É difícil andar pelas redes sociais e não dar de caras com memes, vídeos de teorias de conspiração, vídeos de humor, vídeos informativos dando conta de cada passo de Luigi, o novo herói, e onde a vítima, o raio do CEO que já ninguém se lembra o nome, parece peça de somenos importância na equação. De todos os vídeos e memes, sobra apenas um novo ídolo instantâneo.

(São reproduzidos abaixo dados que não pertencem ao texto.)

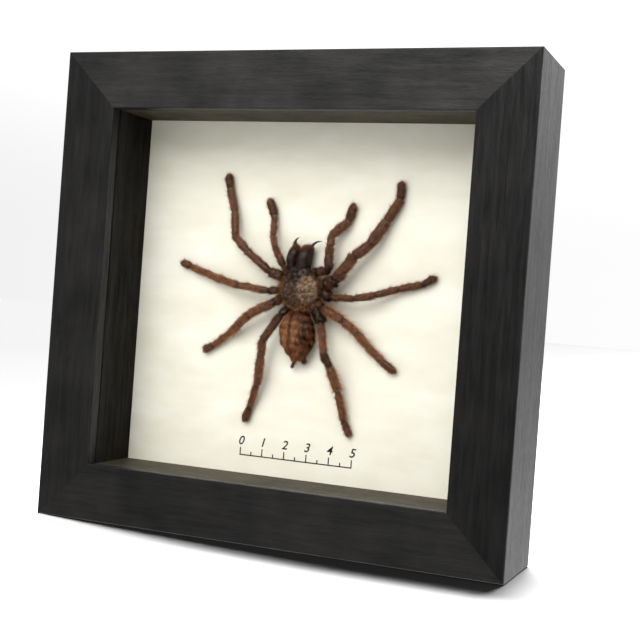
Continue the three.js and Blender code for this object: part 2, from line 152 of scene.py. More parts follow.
# The joints whose membrane is drawn out and bare, by the number of the segment beyond them.
PALE_JOINTS = {
    "leg_left_1": (5, 6),
    "leg_right_1": (5, 6),
    "leg_right_3": (6,),
    "palp_left": (5,),
    "palp_right": (5,),
}
SPINNERET_WIDTHS = [(0, 0.9), (0.2, 1), (0.8, 0.86), (1, 0.66)]
FANG_TAPER = [(0, 1), (0.3, 0.8), (0.7, 0.42), (1, 0.06)]
ABDOMEN_WIDTHS = [(0, 0.12), (0.03, 0.42), (0.1, 0.72), (0.25, 0.93), (0.45, 1), (0.62, 0.95), (0.78, 0.76),
                  (0.9, 0.52), (0.97, 0.32), (1, 0.1)]

# The skin's wrinkles, as it shrank: [size of a bump, depth].
WRINKLES = {
    "limb": [[3.2, 0.15], [1.3, 0.07]],
    "prosoma": [[1.6, 0.12], [0.7, 0.05]],
    "abdomen": [[4.0, 0.25], [1.5, 0.06]],
    "jaw": [[1.1, 0.08]],
}
# The furrows round the pit in the shield, the pit, and the groove behind the head.
FURROWS = {"count": 9, "depth": 0.22, "pit_depth": 0.5, "pit_radius": 1.2, "groove_depth": 0.35,
           "groove_from_pit": 6.0, "groove_width": 0.7}
# How dark a limb's coat is, of 1, on its first segments, its foot and in a ring at each joint.
LIMB_SHADES = {"hip": 0.55, "first": 0.5, "thigh": 0.35, "foot": 0.34, "ring": 0.5, "ring_width": 0.6}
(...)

Fico a matutar nesta necessidade contemporânea de criar heróis, porque o sistema onde nos inserimos, enquanto cidadãos, não é transponível e não parece ser permeável à força pela quantidade, apesar de sermos milhares de milhões em todo mundo. Mas nem a quantidade nos salva. Precisamos de heróis, porque a probabilidade de vencermos, ao contrário do que é costume, é maior se lutarmos sozinhos, do que enquanto sociedade, enquanto grupo totalizante. E esta ideia de o jogo estar viciado, a ideia de que a nossa quantidade de nada vale contra quem está no comando de isto tudo, é terreno fértil para os heróis.
Nos EUA, 335 milhões de pessoas não conseguem mudar um sistema de saúde que não é público, de acesso generalizado, que deixa morrer, caso o cidadão doente não tenha um seguro ou uma cobertura à medida da necessidade que surge, um sistema que deixa os seus cidadãos endividados, que os leva a fazer escolhas impossíveis e onde chamar uma ambulância parece uma estravagância a ser cuidadosamente ponderada. Mas um único cidadão consegue, pelo menos, chamar atenção para a aberração do sistema.

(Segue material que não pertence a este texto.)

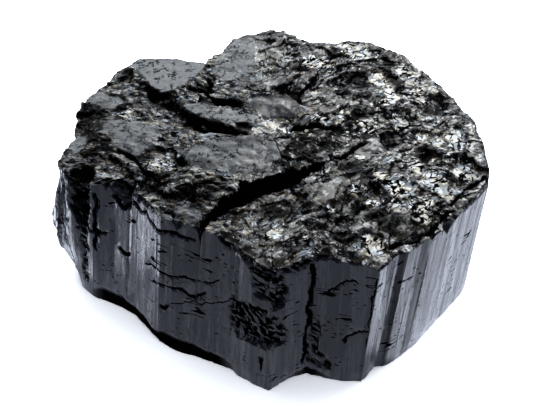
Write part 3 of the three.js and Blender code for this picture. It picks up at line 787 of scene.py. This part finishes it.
def add_base(skin, rim, foot_row):
    """Flat, from the foot to an inner ring and on to the middle."""
    middle = np.array(MIDDLE)
    x, y = (middle + BASE_SHARE * (rim.points[::BASE_STEP] - middle)).T
    inner = skin.add(x, y, 0.0, wall=1.0, broken=1.0)
    centre = skin.add(*middle, 0.0, wall=1.0, broken=1.0)[0]
    half = BASE_STEP // 2
    for i, a in enumerate(inner):
        b = inner[(i + 1) % len(inner)]
        foot = foot_row[(i * BASE_STEP + np.arange(BASE_STEP + 1)) % COLUMNS]
        fan = [(p, a if j < half else b, q) for j, (p, q) in enumerate(zip(foot, foot[1:]))]
        skin.faces.append(np.array(fan + [(a, centre, b), (foot[half], a, b)]))


def steepness(points, triangles):
    """How steep the skin is at each point: 0 where it is level and 1 where it is upright."""
    a, b, c = points[triangles.T]
    facing = np.cross(b - a, c - a)
    normals = np.zeros(points.shape)
    for corner in triangles.T:
        np.add.at(normals, corner, facing)
    return 1 - normals[:, 2] / np.linalg.norm(normals, axis=1)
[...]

No entanto, não deveríamos precisar de heróis. A sociedade perfeita seria uma sociedade sem salvadores, uma sociedade coesa apesar da sua diversidade e pluralidade. A utopia das utopias é uma sociedade sem necessidade de heróis. Se precisamos de salvadores instantâneos é porque as coisas não funcionam com justiça, igualdade, equidade e empatia, tal como deveriam funcionar.
Se vibramos, na ficção, quando o psicopata Dexter estraçalha brutalmente as suas vítimas, se torcemos para ele não ser apanhado porque canaliza a sua psicopatia para tirar das ruas os maus da fita, é porque os conceitos em que nos apoiamos para erguer as nossas sociedades estão todos subvertidos.
Ou talvez, toda esta ideia que tentamos vender de nós próprios, enquanto seres humanos – de sermos seres empáticos, racionais e com forte sentido de preservação da espécie, seres primitivamente bons, incapazes da crueldade –, seja uma autêntica aldrabice.
Segundo aquilo que apregoamos de nós próprios:
Nenhum ser humano deveria festejar efusivamente o assassinato de outro;
Mas nenhum ser humano deveria negar assistência médica a outro, preterindo a vida humana em relação ao lucro;
Nenhum ser humano deveria promover um sistema que decide sobre a vida e a morte de outros seres humanos, reduzindo-os a um número numa tabela contabilística.
Quando temos o nosso sistema de suporte, enquanto sociedade, roído por dentro até às fundações, urge a necessidade de heróis. No entanto, o potenciamento de heróis fertiliza o terreno para o surgimento de todo o tipo de salvadores, profetas, santos e seres humanos elevados a um patamar de culto sem escrutínio. Não devíamos precisar, enquanto sociedade, de quem nos salve. Não quero ser uma vítima à espera de um milagroso salvador.
Mas havendo heróis, ao menos que sejam heróis coletivos.